The most critical issues that come before the Supreme Court--issues about the nation's "fundamental aspirations," as Judge Learned Hand put it--require those sort of qualities. And they are at least as likely to come from non-judicial experiences in life as they are from years on a lower court.
How much speech should be free? How free the press? What searches are "reasonable"? How much fairness should be required by "due process"? And what is included in the "liberty" that is to be protected by it? What is the nature and extent of the equality guaranteed by "equal protection of the laws"? What punishments are "cruel"? Etc., etc., etc.

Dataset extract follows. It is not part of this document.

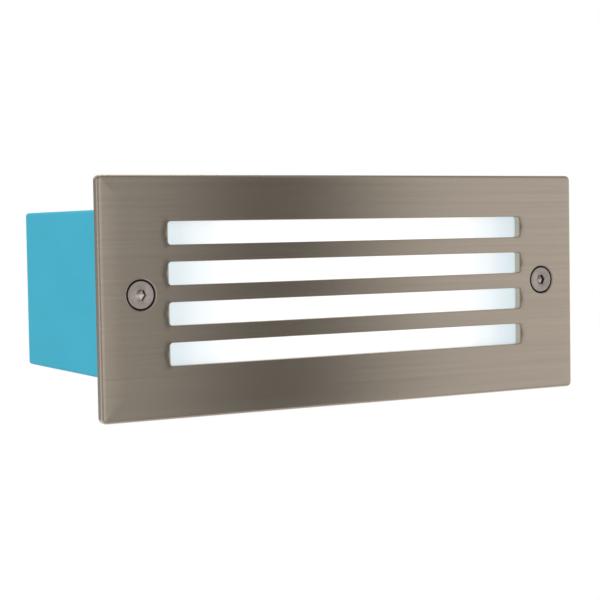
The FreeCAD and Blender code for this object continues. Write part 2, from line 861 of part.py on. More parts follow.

These are not legalistic questions They do not succumb to legal analysis or interpretive methodology or other particularly legal skills. Let alone skills that are necessarily honed as a lower court judge rather than as some other public servant, or as a participant in or serious observer of our free society in some other capacity. These are fundamental questions that require a bit of the philosopher, historian, and prophet (again to borrow from Frankfurter).
Soooo, if some Senators beat the drums about judicial experience--or some variant thereof--there's very good reason to be skeptical. There's good reason to suspect some other underlying concern.
As for some other concerns likely to be expressed--e.g., making law instead of applying it, judicial activism, etc.--we'll take a look at them in forthcoming posts.
Meantime, for further reading on the issue of judicial experience, the very best discussions are contained in 2 of Henry J. Abraham's books: JUSTICES, PRESIDENTS, AND SENATORS (earlier editions were entitled JUSTICES AND PRESIDENTS), in the chapter, "Why They Get There;" and THE JUDICIAL PROCESS, in the chapter, "Staffing the Courts." Any of the several editions of each these books will do. In fact, these books are veritable Bibles--and very readable ones--on the Supreme Court.